[DATA LINES]:
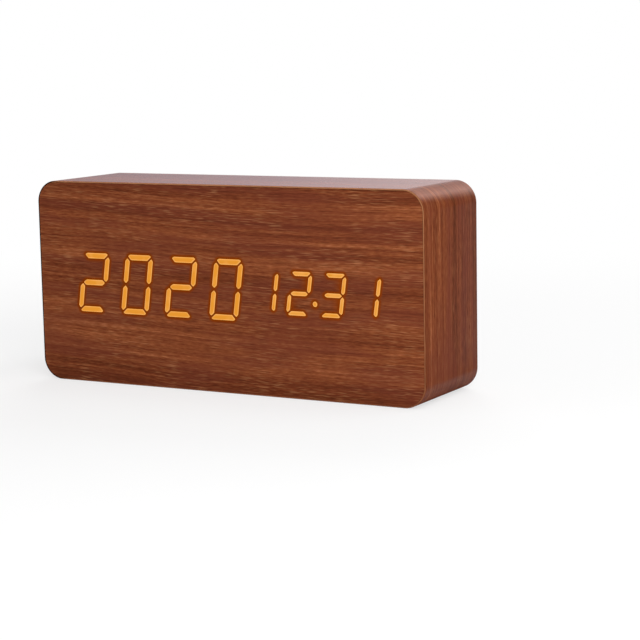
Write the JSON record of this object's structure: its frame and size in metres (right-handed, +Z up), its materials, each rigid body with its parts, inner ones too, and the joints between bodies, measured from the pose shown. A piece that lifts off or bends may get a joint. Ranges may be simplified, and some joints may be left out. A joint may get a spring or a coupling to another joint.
{
  "type": "digital alarm clock",
  "caption": "Rectangular wood-grain digital alarm clock with rounded ends, a glowing calendar display and a rear panel with keys, power socket and battery bay.",
  "frame": {"origin": "middle of the flat base, where the clock stands", "axes": "+Z up, front face and display towards -Y, control panel towards +Y, +X to the right as seen from the front"},
  "size_m": [0.15, 0.04, 0.07],
  "materials": {
    "wood_grain_film": "satin printed walnut film, grain along the front and round the sides",
    "fibreboard": "raw milled fibreboard",
    "amber_light_guide": "translucent guide lit amber from behind",
    "black_abs": "moulded with a fine spark texture",
    "green_circuit_board": "green solder mask",
    "chip_resin": "moulded resin",
    "plated_steel": "bright nickel plate",
    "aluminium_can": "drawn can",
    "battery_jacket": "plain lacquered jacket",
    "thermistor_resin": "dipped resin bead",
    "grey_ribbon": "flat ribbon sleeve",
    "red_sleeve": "wire sleeve",
    "black_sleeve": "wire sleeve"
  },
  "bodies": {
    "case": {"case_body": "fibreboard", "side_wrap": "wood_grain_film", "front_film": "wood_grain_film", "back_film": "wood_grain_film", "year_digit_1": "amber_light_guide", "year_digit_2": "amber_light_guide", "year_digit_3": "amber_light_guide", "year_digit_4": "amber_light_guide", "date_digit_1": "amber_light_guide", "date_digit_2": "amber_light_guide", "date_digit_3": "amber_light_guide", "date_digit_4": "amber_light_guide", "date_dot": "amber_light_guide", "display_reflector": "black_abs", "display_board": "green_circuit_board", "controller_chip": "chip_resin", "display_driver_chip": "chip_resin", "clock_crystal": "plated_steel", "smoothing_capacitor": "aluminium_can", "display_screw_1": "plated_steel", "display_screw_2": "plated_steel", "display_screw_3": "plated_steel", "display_screw_4": "plated_steel", "control_panel": "black_abs", "panel_screw_1": "plated_steel", "panel_screw_2": "plated_steel", "panel_screw_3": "plated_steel", "panel_screw_4": "plated_steel", "battery_cell_1": "battery_jacket", "battery_cell_2": "battery_jacket", "battery_cell_3": "battery_jacket", "battery_contact_positive": "plated_steel", "battery_contact_left_link": "plated_steel", "battery_contact_right_link": "plated_steel", "battery_contact_negative": "plated_steel", "key_board": "green_circuit_board", "key_board_screw_1": "plated_steel", "key_board_screw_2": "plated_steel", "key_board_screw_3": "plated_steel", "key_board_screw_4": "plated_steel", "set_switch": "chip_resin", "up_switch": "chip_resin", "down_switch": "chip_resin", "power_socket": "plated_steel", "alarm_buzzer": "chip_resin", "microphone": "aluminium_can", "temperature_sensor": "thermistor_resin", "ribbon_cable": "grey_ribbon", "battery_lead_red": "red_sleeve", "battery_lead_black": "black_sleeve"},
    "door": {"battery_door": "black_abs"},
    "set_key": {"set_button": "black_abs", "set_switch_plunger": "chip_resin"},
    "up_key": {"up_button": "black_abs", "up_switch_plunger": "chip_resin"},
    "down_key": {"down_button": "black_abs", "down_switch_plunger": "chip_resin"}
  },
  "joints": [
    {"name": "battery_door_tip", "type": "hinge", "parent": "case", "child": "door", "pos_m": [-0.02715, 0.0188, 0.01635], "axis": [-1, 0, 0], "range_deg": [0, 60]},
    {"name": "set_press", "type": "slide", "parent": "case", "child": "set_key", "axis": [0, -1, 0], "range_m": [0, 0.0003], "stiffness_N_per_m": 2000, "springref_m": -0.0005},
    {"name": "up_press", "type": "slide", "parent": "case", "child": "up_key", "axis": [0, -1, 0], "range_m": [0, 0.0003], "stiffness_N_per_m": 2000, "springref_m": -0.0005},
    {"name": "down_press", "type": "slide", "parent": "case", "child": "down_key", "axis": [0, -1, 0], "range_m": [0, 0.0003], "stiffness_N_per_m": 2000, "springref_m": -0.0005}
  ]
}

[AIM]: Select, from the listing, all lines that include the word "bodies".

[EXERCISE ANSWER]:
Write the JSON record of this object's structure: its frame and size in metres (right-handed, +Z up), its materials, each rigid body with its parts, inner ones too, and the joints between bodies, measured from the pose shown. A piece that lifts off or bends may get a joint. Ranges may be simplified, and some joints may be left out. A joint may get a spring or a coupling to another joint.
  "bodies": {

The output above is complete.